Now, a calendar’s different. It gives you space to note how unequal the days are and lets you name your favorites. Holidays are printed in red. With appointment calendars, some days are even given more room than others, which is sensible.
In my nine-month-old letter, I told the woman who went to China that I didn’t envy her having to sum up her experience of exotic lands. However, “How was it?” is not a question I’m in any danger of having to field, since Cincinnati is about as rare a place as I’ve ever been.
Not that things don’t happen in Cincinnati. I was once awakened there at three in the morning by a hooker pounding on my motel-room door. I was dreaming that I was driving nails. I finally woke up and made it to the door. A tired-looking woman with heavy makeup stood in the hallway.
“You the one who called?” she asked.
“No, it wasn’t me,” I said.
“But he said Room 143.”
“That’s my room. But it wasn’t me.”
“It wasn’t you?” She waited. “Well. OK. Sorry. Have a nice day.”
Now, what kind of conclusion could you draw about a place after that? And yet, it’s what I remember best about Cincinnati, except for chili served over spaghetti. How do I, who have been there, answer “How was Cincinnati?”
It may not matter anymore where any of us have actually been. We can now visit our national parks by videocassette, in which, as one company offering such tapes promises, “the remarkable sights and sounds are preserved for you.”
A curator at the Smithsonian Institution — where they keep thousands of carefully preserved dead animals — endorses visiting the national parks by video. He says, “I felt I was there in person, experiencing the canyon.” I imagine him adding, “Only not so hot and dry. Or — I can’t remember — so cold and wet.”
A lot of people will buy these videos, which will allow them to stay home. Last summer it got to where you couldn’t move around in Yosemite without bumping into someone with a camera hoisted onto his shoulder. I heard one man yell at his kids, “Get off those rocks and come over here. I’m trying to take some damn pictures!” He wouldn’t have had to go to all that trouble if he’d bought one of those videos.
With a video vacation, you’ll never have to make another excuse about some important scenic wonder you saw but failed to get on tape. You can hand down to your children and your children’s children your complete experience of the national parks. For as long as the tape holds out.

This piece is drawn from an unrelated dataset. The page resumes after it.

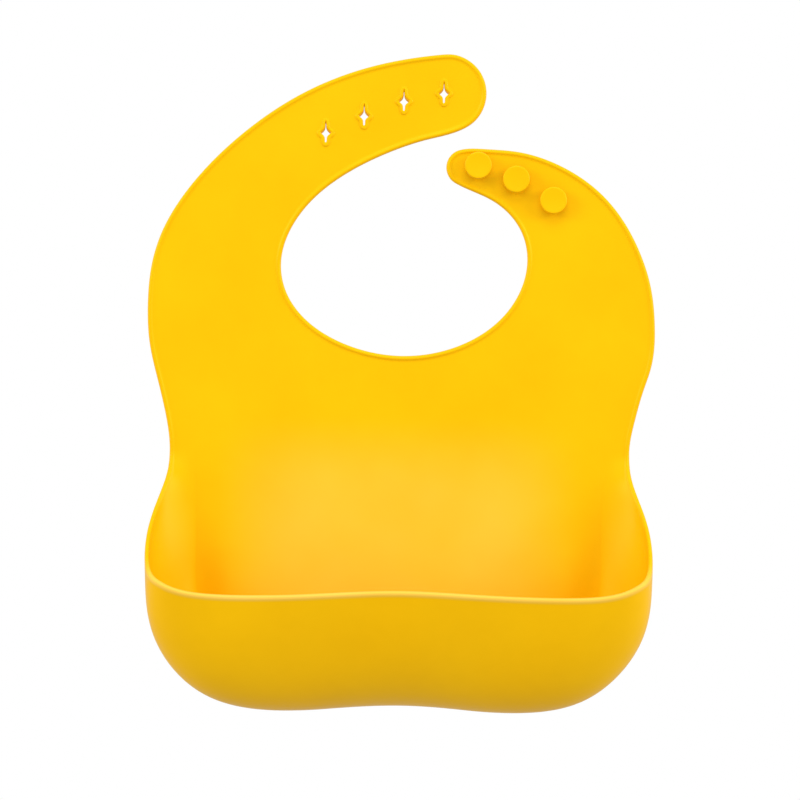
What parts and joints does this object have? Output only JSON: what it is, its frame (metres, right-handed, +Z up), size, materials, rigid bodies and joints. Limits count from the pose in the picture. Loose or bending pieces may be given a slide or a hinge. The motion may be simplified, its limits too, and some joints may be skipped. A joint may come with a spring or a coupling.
{
  "type": "silicone bib",
  "caption": "Soft baby bib with an open catch-all pocket and two neck straps that button together behind the neck.",
  "frame": {"origin": "middle of the neck opening, halfway through the sheet's thickness", "axes": "+Z up as worn, towards the straps; the front of the bib faces -Y and the wearer is at +Y; +X is to the right as seen from the front, on the side of the stud strap"},
  "size_m": [0.2301, 0.0527, 0.2973],
  "materials": {
    "yellow_silicone": "satin moulded silicone"
  },
  "bodies": {
    "chest": {"chest_panel": "yellow_silicone"},
    "hole_root": {"hole_strap_root": "yellow_silicone"},
    "hole_middle": {"hole_strap_middle": "yellow_silicone"},
    "hole_tip": {"hole_strap_tip": "yellow_silicone"},
    "stud_root": {"stud_strap_root": "yellow_silicone", "stud_3": "yellow_silicone"},
    "stud_tip": {"stud_strap_tip": "yellow_silicone", "stud_1": "yellow_silicone", "stud_2": "yellow_silicone"},
    "band_upper": {"fold_band_upper": "yellow_silicone"},
    "band_lower": {"fold_band_lower": "yellow_silicone"},
    "lower_panel": {"pocket_back_panel": "yellow_silicone"},
    "pocket": {"pocket_front_wall": "yellow_silicone", "pocket_floor": "yellow_silicone", "pocket_side_left": "yellow_silicone", "pocket_side_right": "yellow_silicone"}
  },
  "joints": [
    {"name": "hole_strap_wrap", "type": "hinge", "parent": "chest", "child": "hole_root", "pos_m": [-0.0825, 0, 0.005], "axis": [-1, 0, 0], "range_deg": [-15, 50], "stiffness_Nm_per_rad": 0.05},
    {"name": "hole_strap_bend_middle", "type": "hinge", "parent": "hole_root", "child": "hole_middle", "pos_m": [-0.05375, 0, 0.0447], "axis": [-0.7129, 0, 0.7012], "range_deg": [-15, 50], "stiffness_Nm_per_rad": 0.03},
    {"name": "hole_strap_bend_tip", "type": "hinge", "parent": "hole_middle", "child": "hole_tip", "pos_m": [-0.00875, 0, 0.06955], "axis": [-0.3631, 0, 0.9318], "range_deg": [-10.5, 35], "stiffness_Nm_per_rad": 0.02},
    {"name": "stud_strap_wrap", "type": "hinge", "parent": "chest", "child": "stud_root", "pos_m": [0.0824, 0, 0.005], "axis": [-1, 0, 0], "range_deg": [-15, 50], "stiffness_Nm_per_rad": 0.05},
    {"name": "stud_strap_bend_tip", "type": "hinge", "parent": "stud_root", "child": "stud_tip", "pos_m": [0.0595, 0, 0.0319], "axis": [-0.4763, 0, -0.8793], "range_deg": [-12, 40], "stiffness_Nm_per_rad": 0.02},
    {"name": "chest_fold", "type": "hinge", "parent": "chest", "child": "band_upper", "pos_m": [0, 0, -0.05], "axis": [-1, 0, 0], "range_deg": [-35, 40], "stiffness_Nm_per_rad": 0.25},
    {"name": "chest_fold_middle", "type": "hinge", "parent": "band_upper", "child": "band_lower", "pos_m": [0, 0, -0.064], "axis": [-1, 0, 0], "range_deg": [-35, 40], "stiffness_Nm_per_rad": 0.25},
    {"name": "chest_fold_lower", "type": "hinge", "parent": "band_lower", "child": "lower_panel", "pos_m": [0, 0, -0.078], "axis": [-1, 0, 0], "range_deg": [-35, 40], "stiffness_Nm_per_rad": 0.25},
    {"name": "pocket_flex", "type": "hinge", "parent": "lower_panel", "child": "pocket", "pos_m": [0, 0, -0.188], "axis": [1, 0, 0], "range_deg": [-10, 18], "stiffness_Nm_per_rad": 0.25}
  ],
  "couplings": [
    {"joint": "hole_strap_bend_middle", "follows": "hole_strap_wrap", "ratio": 1},
    {"joint": "hole_strap_bend_tip", "follows": "hole_strap_wrap", "ratio": 0.7},
    {"joint": "stud_strap_bend_tip", "follows": "stud_strap_wrap", "ratio": 0.8},
    {"joint": "chest_fold_middle", "follows": "chest_fold", "ratio": 1},
    {"joint": "chest_fold_lower", "follows": "chest_fold", "ratio": 1}
  ]
}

“In sufficient accumulation,” wrote E. B. White, “radio sounds and television sights may become more familiar to us than their originals.” A good example of this is a videocassette called Puppy Pals, which I saw in a store recently. The back of the package said:
Every child dreams of having a puppy of their
very own. Now, Puppy Pals lets you make your
child’s dream come true. Puppy Pals features all
the real-live, bouncing, running, wrestling,
sniffing, tail-wagging baby puppies any child
could possibly want. Set to an original musical
soundtrack, this program will delight children
while stimulating them to discuss their feelings
and emotions. Thirty minutes. Not rated.
On my latest trip, I didn’t take my camera out until the last part of one afternoon in Virginia, and then only because my wife had warned me, “You better not come back without any pictures.” So I snapped twenty-four pictures out the driver’s-side window as I drove from Redhouse to Baltimore, Maryland. When she saw them, Cori asked, “What is this? This is a picture of a telephone pole.”
Oh, they’re nothing special. Mood pictures, impressionistic snapshots. They remind me of how hot it was or how surprised I was to see tobacco growing on small farms. I was really just trying to get my camera to quit nagging me to comment on everything I did. (My dad does that with his video camera, talking the whole time he’s filming: “Here’s Keith walking down the stairs. Wave! It’s his birthday. Getting to be an old man. Now Cori’s coming in from the kitchen. . . . ” He’s got a great visual record, as they say, but he’s never been where he’s been — only his camera has.)
The problem with a camera is that it gets between you and what you see and argues that every moment of your vacation was just the same as any other. The viewfinder finds its view and tells its story, then tries to make you stick to it. If you let it, a camera will fit you with a prosthetic memory. An artificial heart. It will hasten the hardening of the present into the past and blur the distinction between tool and tool user, until you’re no longer certain whether you had a good time on your vacation or even whether you were really there.
Then one day, when you pull up to the Fotomat, the smiling kid who reminds you faintly of someone you’ve seen in a commercial will hand you an envelope containing the glossy pictures from your vacation. You’ll check out the authenticity of your memories.
“Ah, so that’s how it was,” you’ll say.